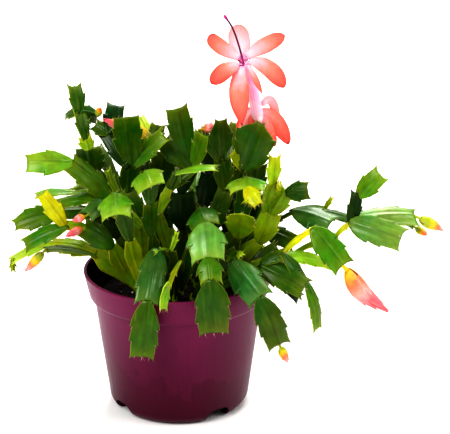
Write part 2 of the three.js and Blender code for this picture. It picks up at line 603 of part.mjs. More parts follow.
// The mix fills the pot inside and stands in small crumbs on top, with a plain hole for each foot.
function soilSolid(roots) {
  const wallRadius = pot.bodyTopRadius - pot.wall - 2 * clearance;
  const footRadius = pot.footRadius - pot.wall - clearance;
  const floor = pot.channelRise + pot.wall + clearance;
  const geometry = latheGeometry([
    [0, floor], [footRadius - soil.floorCut, floor], [footRadius, pot.footRound + clearance],
    ...soil.rings.map((share) => [wallRadius * share, soil.top]), [0, soil.top],
  ], soil.sides);
  const points = geometry.attributes.position;
  for (let index = 0; index < points.count; index += 1) {
    const x = points.getX(index);
    const y = points.getY(index);
    if (points.getZ(index) > soil.top - 1) {
      const [first, second] = soil.wave.map(([perX, perY]) => x * perX + y * perY);
      points.setZ(index, soilHeight(x, y) + soil.crumb * Math.sin(first) * Math.cos(second));
    }
  }
  let solid = solidFrom(geometry);
  const holeRadius = foot.radius + clearance;
  const holeDepth = foot.depth + clearance;
  for (const root of roots) {
    const bore = new THREE.CylinderGeometry(
      holeRadius, holeRadius, holeDepth + foot.holeAbove, foot.holeSides);
    bore.rotateX(Math.PI / 2);
    bore.translate(root.x, root.y, root.z + (foot.holeAbove - holeDepth) / 2);
    solid = solid.subtract(solidFrom(bore));
  }
  return solid;
}

const finishes = {
  burgundy: new THREE.MeshStandardMaterial({ color: '#5c1d38', roughness: 0.42 }),
  mix: new THREE.MeshStandardMaterial({ color: '#17110d', roughness: 0.95 }),
  leaf: new THREE.MeshStandardMaterial({ color: '#2f6b12', roughness: 0.45 }),
  coral: new THREE.MeshStandardMaterial({ color: '#ff7f6b', roughness: 0.55 }),
  magenta: new THREE.MeshStandardMaterial({ color: '#6b1450', roughness: 0.5 }),
  bud: new THREE.MeshStandardMaterial({ color: '#e9a24a', roughness: 0.5 }),
};

const group = new THREE.Group();
function addPiece(name, solid, finish) {
  const mesh = new THREE.Mesh(geometryFrom(solid), finish);
  mesh.name = name;
  group.add(mesh);
}

const allStems = { ...stems };
for (let index = 0; index < back.count; index += 1) {
  allStems[`stem_back_${index + 1}`] = backStem(index);
}
addPiece('pot', potSolid(), finishes.burgundy);
addPiece('soil', soilSolid(Object.values(allStems).map(footOf)), finishes.mix);
Object.entries(allStems).forEach(([name, stem], number) => {
  addPiece(name, stemSolid(stem, number), finishes.leaf);
});
addPiece('flower', flowerSolid(), finishes.coral);
addPiece('flower_style', styleSolid(0), finishes.magenta);
Object.entries(buds).forEach(([name, bud]) => addPiece(name, budSolid(bud), finishes.bud));

export default group;
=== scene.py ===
import math

import bpy
import numpy as np
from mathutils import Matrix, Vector, noise


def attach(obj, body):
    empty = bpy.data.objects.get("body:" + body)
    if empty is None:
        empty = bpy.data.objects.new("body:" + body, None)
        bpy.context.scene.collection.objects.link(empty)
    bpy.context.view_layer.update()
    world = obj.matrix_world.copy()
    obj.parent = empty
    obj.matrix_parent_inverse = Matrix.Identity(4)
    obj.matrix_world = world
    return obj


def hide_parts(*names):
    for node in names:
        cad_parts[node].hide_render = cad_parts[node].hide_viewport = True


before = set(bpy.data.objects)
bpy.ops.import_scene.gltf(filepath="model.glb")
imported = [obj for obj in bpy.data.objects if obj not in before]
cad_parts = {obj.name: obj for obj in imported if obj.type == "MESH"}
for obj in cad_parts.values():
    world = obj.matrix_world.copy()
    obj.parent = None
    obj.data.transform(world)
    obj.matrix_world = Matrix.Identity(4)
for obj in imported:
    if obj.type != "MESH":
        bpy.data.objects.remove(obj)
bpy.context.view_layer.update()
mm = 0.001  # sizes below are millimetres, and meshes are written in metres


def linear(hexColour):
    channels = [int(hexColour[at:at + 2], 16) / 255 for at in (1, 3, 5)]
    return [c / 12.92 if c <= 0.04045 else ((c + 0.055) / 1.055) ** 2.4 for c in channels] + [1.0]


def draw(seed):  # the same draw every time for the same piece
    value = math.sin(seed * 12.9898 + 4.1414) * 43758.5453
    return value - math.floor(value)


def unit(vector):
    return vector / np.linalg.norm(vector)


def ease(share):
    share = np.clip(share, 0, 1)
    return share * share * (3 - 2 * share)


def perMetre(sizeMm):  # texture scale for a pattern of that real size
    return 1 / (sizeMm * mm)


def newMaterial(name):
    made = bpy.data.materials.new(name)
    made.use_nodes = True
    return made, made.node_tree, made.node_tree.nodes["Principled BSDF"]


# Which shader socket each constant of a surface goes to.
sockets = {
    "roughness": "Roughness", "ior": "IOR", "specular": "Specular IOR Level", "sheen": "Sheen Weight",
    "coatRoughness": "Coat Roughness", "glow": "Subsurface Weight", "glowMm": "Subsurface Radius",
}
mostNoise = {"From Min": 0.3, "From Max": 0.7}  # where most of the values of a noise lie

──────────

# [TO BE DONE]
Go back over the listing above and copy exactly the lines that begin at the line with "const group = new THREE.Group();" and stop after the line with "cad_parts[node].hide_render = cad_parts[node].hide_viewport"; leave out every other line.

# [FULL OUTPUT]
const group = new THREE.Group();
function addPiece(name, solid, finish) {
  const mesh = new THREE.Mesh(geometryFrom(solid), finish);
  mesh.name = name;
  group.add(mesh);
}

const allStems = { ...stems };
for (let index = 0; index < back.count; index += 1) {
  allStems[`stem_back_${index + 1}`] = backStem(index);
}
addPiece('pot', potSolid(), finishes.burgundy);
addPiece('soil', soilSolid(Object.values(allStems).map(footOf)), finishes.mix);
Object.entries(allStems).forEach(([name, stem], number) => {
  addPiece(name, stemSolid(stem, number), finishes.leaf);
});
addPiece('flower', flowerSolid(), finishes.coral);
addPiece('flower_style', styleSolid(0), finishes.magenta);
Object.entries(buds).forEach(([name, bud]) => addPiece(name, budSolid(bud), finishes.bud));

export default group;
=== scene.py ===
import math

import bpy
import numpy as np
from mathutils import Matrix, Vector, noise


def attach(obj, body):
    empty = bpy.data.objects.get("body:" + body)
    if empty is None:
        empty = bpy.data.objects.new("body:" + body, None)
        bpy.context.scene.collection.objects.link(empty)
    bpy.context.view_layer.update()
    world = obj.matrix_world.copy()
    obj.parent = empty
    obj.matrix_parent_inverse = Matrix.Identity(4)
    obj.matrix_world = world
    return obj


def hide_parts(*names):
    for node in names:
        cad_parts[node].hide_render = cad_parts[node].hide_viewport = True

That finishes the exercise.